For many Bhutanese with a single source of income, the last week of the month is the best week. It is, even if for a few days, the time when they have cash in hand or balance in their account. Rents and dues are paid, empty LPG cylinders are refilled, essentials are bought and if lucky, spare a few for a family treat.
This August, it is not going to be the same. The salaried group, civil servants and most corporate employees have little to worry, as the salary and the various allowances are credited in their account even if many stopped working since August 10. Daily wage earners, part timers and the thousands in the informal sector depending on small shops and eateries will feel the pinch of the lockdown this week.
Shops, except for a few identified, have not opened since they abruptly closed on August 11 morning. Many found themselves workless when they woke up with the news of the lockdown. After remaining idle for nearly three weeks, the greatest fear is the knock on the door from the landlord asking for house rent.
Businesses were affected since March when Bhutan recorded the first Covid-19 positive case. There were no complete shutdowns. The discount house owners gave after they benefited from the government’s monetary policy eased the burden. Some waived off house rents for a month or two, some gave generous discounts while some argued that they had no loans to pay.
The lockdown is different. Apart from a few critical industries, offices, shops and all businesses are closed. The hope is that there will be concessions because the little they have needs to be spent on essentials. The reason is that the second phase of the Covid-19 monetary measures are still in place.

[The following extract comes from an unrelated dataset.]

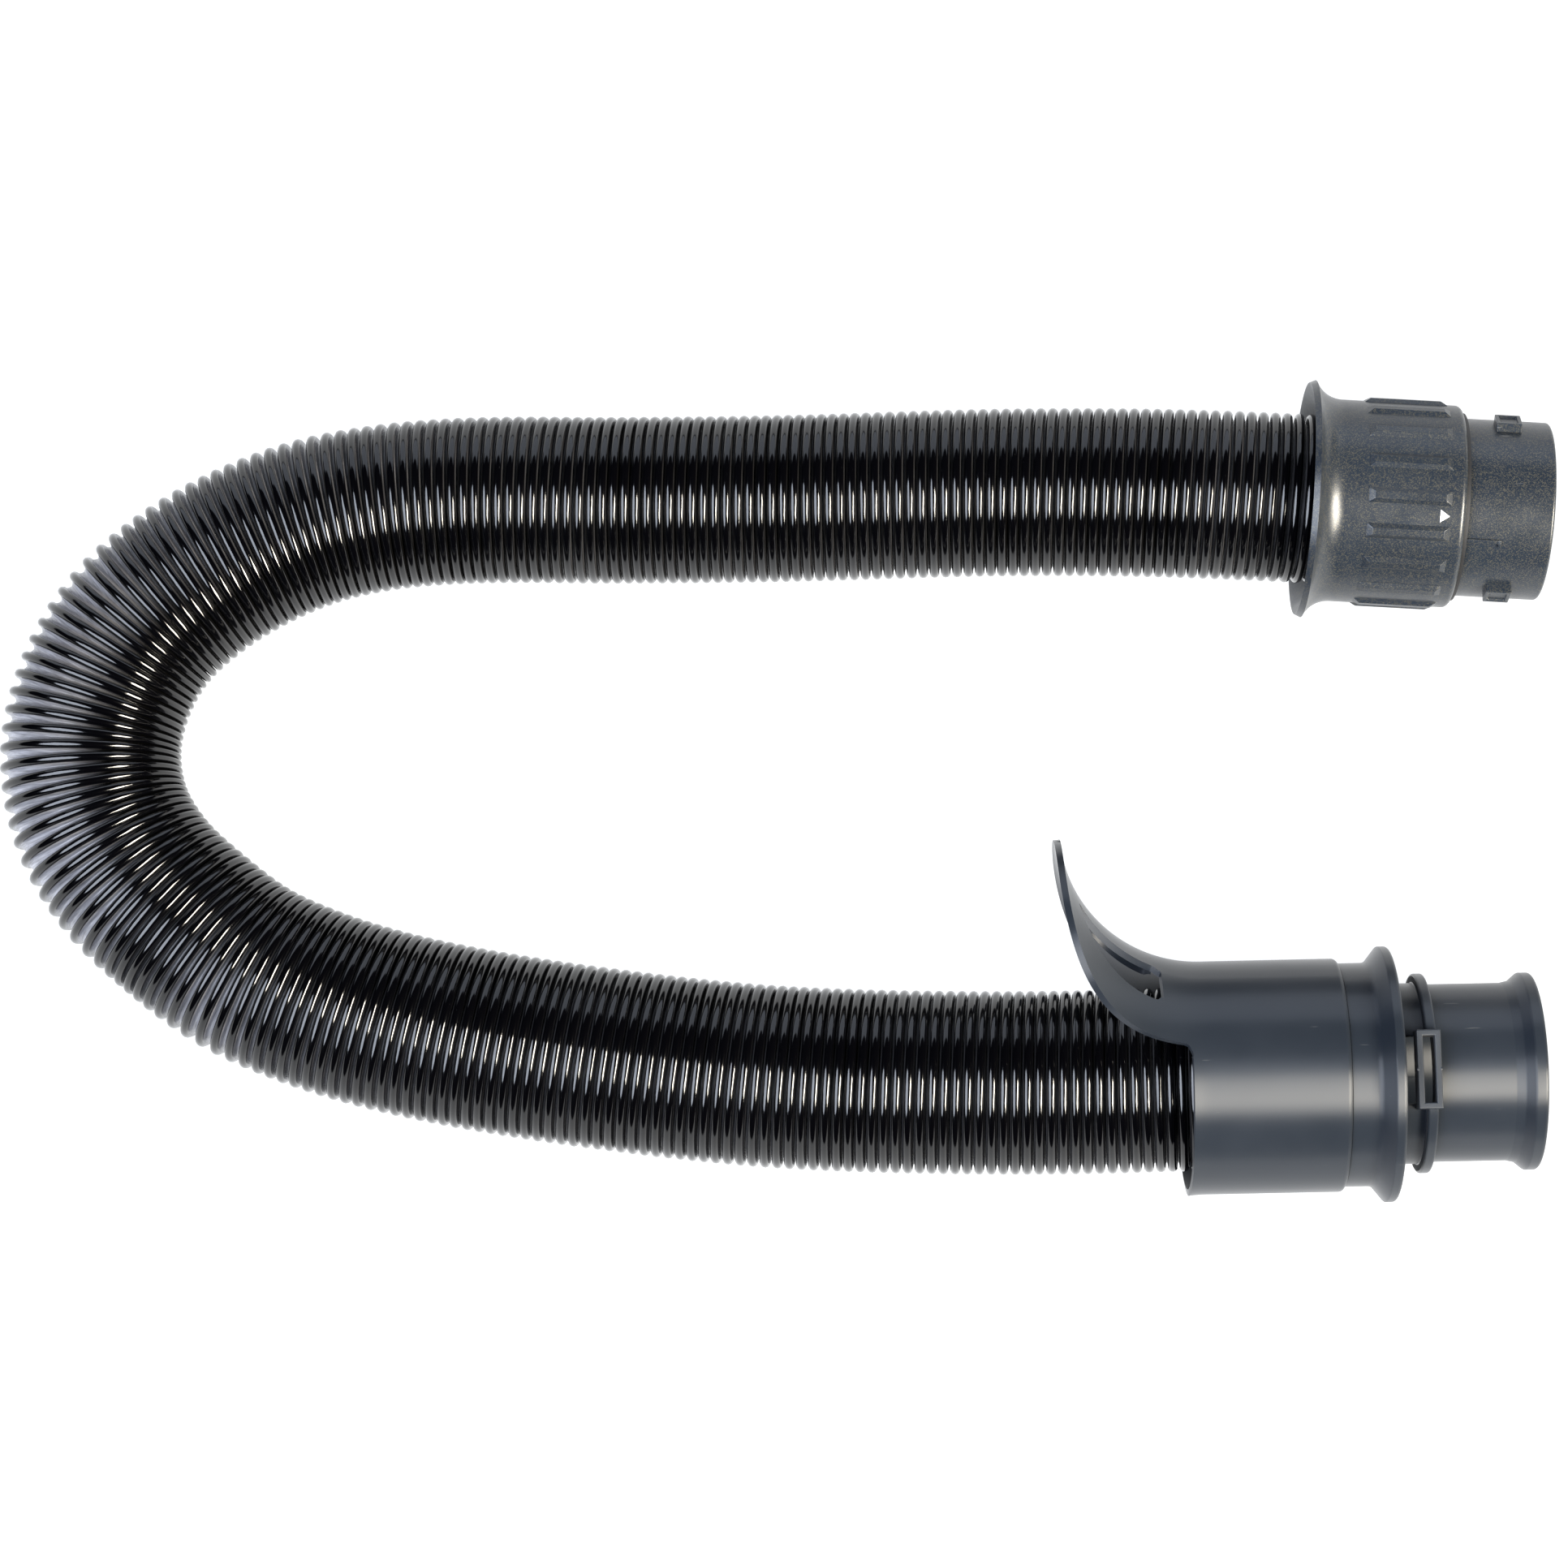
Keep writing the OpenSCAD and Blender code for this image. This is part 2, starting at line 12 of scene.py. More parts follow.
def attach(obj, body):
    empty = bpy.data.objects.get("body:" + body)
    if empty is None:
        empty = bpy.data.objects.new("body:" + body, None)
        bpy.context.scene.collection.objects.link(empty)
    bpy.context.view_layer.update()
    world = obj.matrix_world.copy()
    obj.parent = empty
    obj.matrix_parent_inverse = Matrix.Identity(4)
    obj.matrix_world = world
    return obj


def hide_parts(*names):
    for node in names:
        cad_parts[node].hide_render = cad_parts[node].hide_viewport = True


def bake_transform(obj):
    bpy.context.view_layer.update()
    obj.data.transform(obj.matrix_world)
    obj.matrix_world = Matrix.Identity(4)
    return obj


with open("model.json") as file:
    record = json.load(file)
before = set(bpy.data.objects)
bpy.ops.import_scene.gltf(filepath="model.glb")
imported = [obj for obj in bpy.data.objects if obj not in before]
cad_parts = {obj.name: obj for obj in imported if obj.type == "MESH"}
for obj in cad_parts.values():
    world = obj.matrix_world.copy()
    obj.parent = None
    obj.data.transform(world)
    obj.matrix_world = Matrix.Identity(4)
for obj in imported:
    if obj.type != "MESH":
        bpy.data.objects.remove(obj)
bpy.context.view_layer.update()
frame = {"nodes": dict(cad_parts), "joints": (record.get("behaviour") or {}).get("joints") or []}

Those with loans need not pay interest on the loan until September and there is a concession of 50 percent from October until March next year. Payment of loan itself is deferred for one year without penal interest. It would be unfair to avail discounts or waivers to all, but there are people whose means for livelihood has suddenly disappeared with the lockdown.
There is no compulsion and the government will not intervene as they feel it is the “moral responsibility” of the house owners. However, no one is certain when the lockdown will ease so that people could go about with their lives. Like in the first quarter of the year, some house owners will step up, without having to be told, to help their fellow citizens.
As we wait to see another week pass by in lockdown, whether the government should intervene or leave it up to house owners is worth pondering over. The government has come to the rescue with the monetary policies. If the lockdown, an extraordinary circumstance, continues for long, the benefits of the policies is a good reason to convince property owners to let some of the benefits trickle down to the tenants.